Elastic, the company behind the Elasticsearch, has released a plugin a for its distributed search engine to allow users to ask questions about the relationships within their data.
The plugin called Graph, is actually two extensions: one for the Elasticsearch search engine that that lets you ask questions at the API level and another for the Kibana visualization platform that adds the UI that allows you to explore the data visually — all without creating any new index formats. It’s one commercial product under the same license; it’s just a matter of adding the extensions in the appropriate place.
“We have this great experience in relevance ranking because we’ve been in the space for many years,” said Steve Kearns, senior director of product management at Elastic.
“As a technology platform, we’re already capturing these really valuable statistics about your data. Now we’re able to show that back to you and let you ask a new type of question, and it opens up a broad range of new use cases,” Kearns said.
Traditionally, organizations set up multiple different systems — they might set up a Hadoop cluster and do batch jobs, or they might set up a graph database and use that as a secondary or third or fourth data store, Kearns said.
“One of the benefits is that this new type of query is done on your existing Elasticsearch data, on your existing Elasticsearch indexes, so it’s basically a new way to query your existing data,” he said.
The idea is to look for relevance, a process, he explained, much like that used for a full-text search.
“We’re trying to say the really common things everywhere are really less important. We want to down-weight the really common things. We do that by comparing the relative frequency of properties within the document. We’ve taken the last 30 or 40 years of information retrieval research and turned it on its side … We’re applying the same sort of relevance to the relationship process as we do to keyword search,” he said.
He offered three examples of how Graph might be used:
For a recommendation engine: Music site Last.FM published a data set on 3 million users, including up to 50 bands that each person likes. If you ask, “What bands are most like Mozart?” you’ll probably find the most commonly liked bands would be perhaps the Beatles or Radiohead because they’re among the most popular with the general population.
But if you find 75,000 users who like Mozart, “We really want to know what’s different about the Mozart lovers vs. the global population. The statistics will show that people who like Mozart also like Bach more than the global population,” he explained. “We’re trying to use the frequency data we’ve already indexed, that we’ve already used super high-scoring algorithms for.”
Fraud detection: If 50 people report a fraudulent purchase on their credit cards, you’re going to look at where they shopped to find a common point of compromise. Maybe they all shopped at Walmart, Amazon.com or Starbucks.
“If you just look at the places these people shopped, you’re just going to find the most popular places that people shop. That might not be an indicator,” he said. “
“What we’re trying to do is say, ‘Where did these people uniquely go?’ You’re looking for different behavior than the rest of the population. You might find that 35 of these people stopped at a particular gas station between 6 and 9 p.m. last Thursday. Even though 49 of these people shopped at Amazon, let’s start with this gas station because it seems more relevant.”

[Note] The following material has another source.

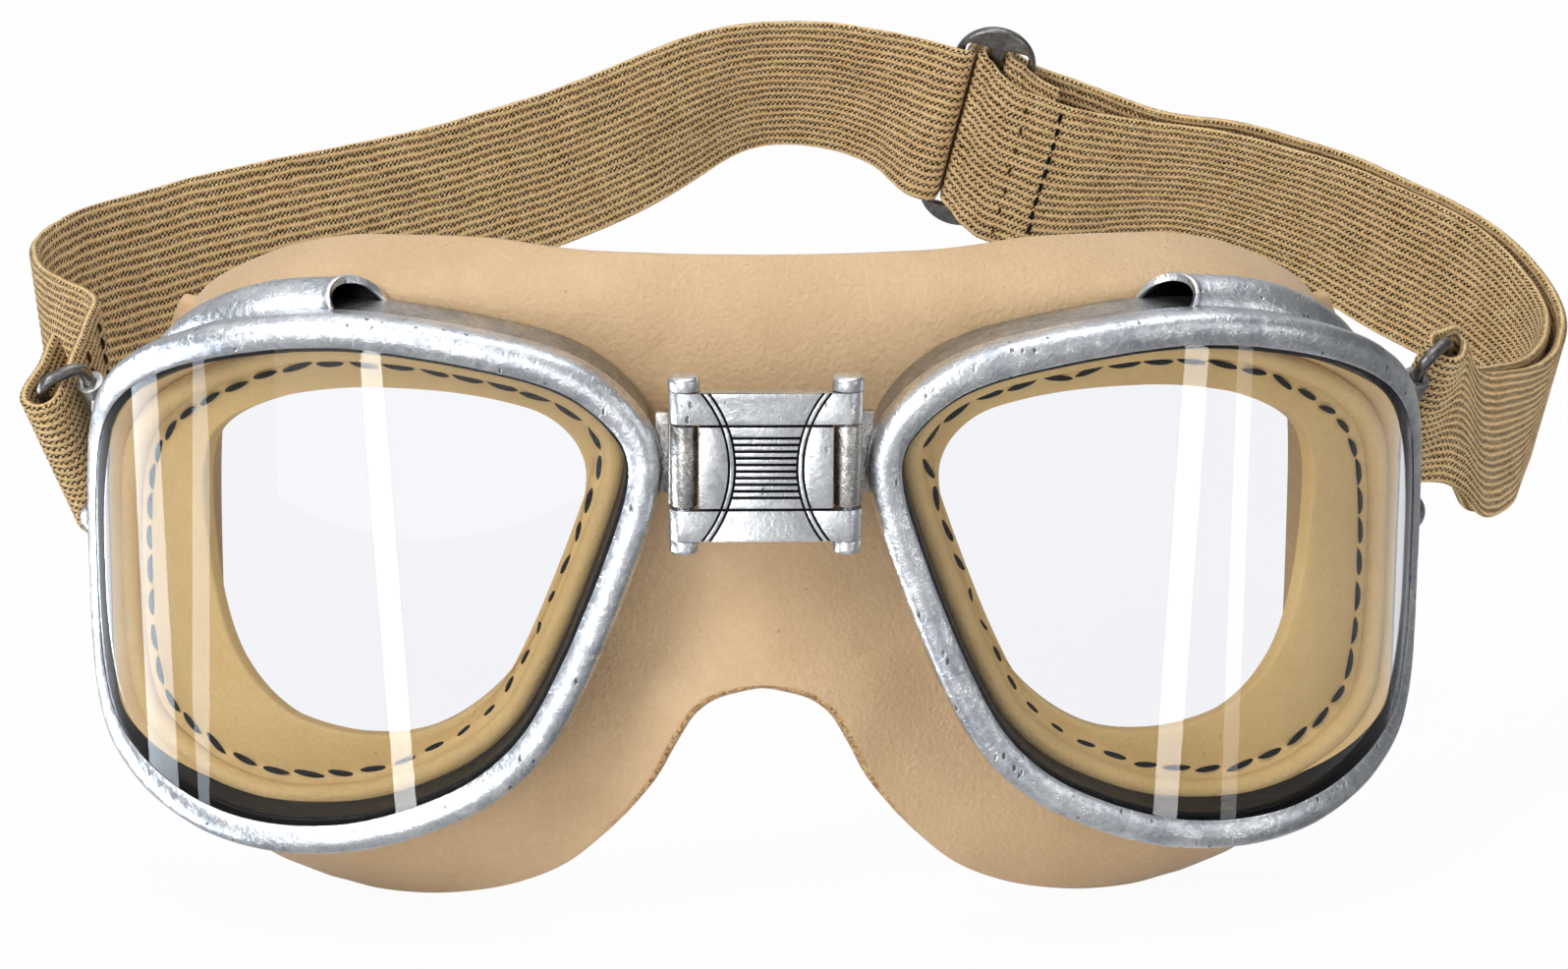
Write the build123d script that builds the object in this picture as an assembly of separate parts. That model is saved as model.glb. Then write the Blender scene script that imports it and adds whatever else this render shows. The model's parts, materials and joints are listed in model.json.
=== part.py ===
from build123d import *
import math
import os

# Flying goggles: two framed wrap-round lenses, hinged bridge, one leather mask, ribbed elastic strap.
# Lengths in mm. X runs across the face, the front faces -Y, Z is up.
# The origin is midway between the eye openings, at the height of the bridge.

os.makedirs("parts", exist_ok=True)

# Cup size, measured along the curve and up
cup_length = 86.5
cup_height = 68.4
cup_centre_share = 0.4855
cup_centre_along = cup_length * cup_centre_share

# Plan curve of a lens: a flat front arc, then a tight temple arc
lens_start = 11.3
lens_forward = 15.0
front_radius = 150.0
front_share = 0.5665
temple_turn = 1.136
front_length = cup_length * front_share
temple_radius = (cup_length - front_length) / temple_turn

# Heights from the cup's centre, and the stations of its loops
cup_centre_drop = 18.0
rim_stations = 44
mask_stations = 64

# Front rim
rim_wall = 0.8
rim_width = 3.9
rim_front = 1.6
rim_shoulder = 1.2
rim_back = 2.2
rim_bevel = 0.4

# Lens
lens_thickness = 1.8
lens_inset = 1.1
lens_stations = 34
lens_end_trim = 0.5
seat_clearance = 0.06

# Rear frame
frame_inset = 0.9
frame_wall = 0.9
frame_depth = 10.3
frame_flange = 0.8
frame_flange_width = 3.4

# Gasket, piping, eye panel
gasket_thickness = 1.8
gasket_depth = 5.5
gasket_clearance = 0.08
piping_radius = 1.75
piping_inset = 5.9
piping_depth = 7.6
piping_drop = 0.7
panel_depth = 8.9
panel_thickness = 1.2
panel_temple_rise = 2.2
panel_rise_from_share = 0.6705
panel_rise_over_share = 0.2775
panel_inset = 5.45
stitch_inset = 8.4
stitch_length = 3.2
stitch_gap = 0.7
stitch_radius = 0.33
stitch_lift = 0.38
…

Even though more people shopped at Amazon, it might not be the problem if only 50 people had fraudulent purchases, he explained, and investigating all of Amazon is a huge amount of work.
Logging: From the logging data for your website, you can look for a common point of attack — on websites it’s often a request for “/admin,” trying to get to the administrative console on your website. You might not have one, making it that much more suspicious. You could start by requesting to see all the IP addresses that made a “/admin” request. Then from that group, you could look at what else they were doing. From this known attack vector, you can learn new attack vectors. You can expand to find other people who are using these other attack vectors. You can also learn who is attacking your website and the types of attacks your website is having. This can be in real time. If you identify these attack vectors, if they’re doing something new, you can get that information in real time.
Kearns said he expects that with Graph, users will discover an array of new uses for the Elastic stack.
Elastic, which was renamed from Elasticsearch, was founded in 2012 by people behind the Elasticsearch, Kibana, Logstash, and Beats open source projects. Its boasts more than 50 million cumulative downloads. It has raised $104M in total funding from Benchmark, NEA and Index Ventures.
Elasticsearch already is being used in myriad interesting ways. Among them:
The U.S. Geological Survey streams Twitter’s Public API into the Elasticsearch distributed search engine, then uses Kibana, its real-time analytics engine to sift through the tweets for relevant terms such as “earthquake” and “tremor” in several different languages to detect quakes.
Elasticsearch is part of an application the Mayo Clinic is using that allows physicians to find similar patients and explore various possible scenarios using outcome and intervention parameters.
Giant Oak, a spin-off from DARPA (The Defense Advanced Research Projects Agency), is using Elasticsearch in its fight against human trafficking. This effort has led to the arrest of more than 100 human traffickers in the past year.